MJ: But certainly these varieties of fundamentalism don't comprise the whole of the Republican coalition?
DM: No, there are a bunch of self-interested actors too, what I call the crony capitalists who are basically making tons of money by transferring public wealth into private coffers: the most notorious of which include the infamous Carlisle Group, Halliburton, the private security firms in Iraq. These aren't people who believe in free markets, they believe in the private exploitation of public resources, and they'll do as much of it as they can get away with. And then are neo-confederates in the Republican Party who want to restore white power, and are not very subtle about it. You have the former Attorney General of the United States, John Ashcroft, giving interviews to Southern Partisan and lauding the accomplishments of Jefferson Davis. And then Trent Lott says that the principles of the Republican Party are the principles of Jefferson Davis. I mean, Abraham Lincoln must be rolling in his grave. Why do Democrats just let that pass?
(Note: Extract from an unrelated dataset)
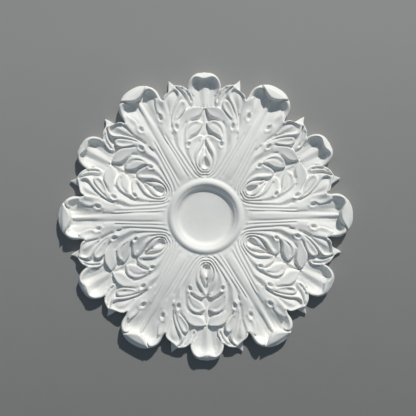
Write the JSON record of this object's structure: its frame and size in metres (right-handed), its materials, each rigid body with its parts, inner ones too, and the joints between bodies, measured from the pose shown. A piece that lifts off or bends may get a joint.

Why is any of this acceptable?
MJ: Now in your book you spend a lot of time outlining the right-wing political "infrastructure"—its think tanks, its media outlets—but interestingly, you sort of de-emphasize the need for liberals to build up a parallel infrastructure, as many other writers have. Why?
DM: Well, I think liberals do need to build up an infrastructure of their own to get out a more progressive message, and make sure it has weight in public debate. It's a slippery slope, though, and I'm kind of ambivalent about it because so much of this right-wing infrastructure—the radio talk shows, the partisan think tanks—churn out pure propaganda, with no basis in fact or reason or argument. I wouldn't like to see liberals fall into that trap. But I would like to see them find means to advocate progressive causes more forcefully.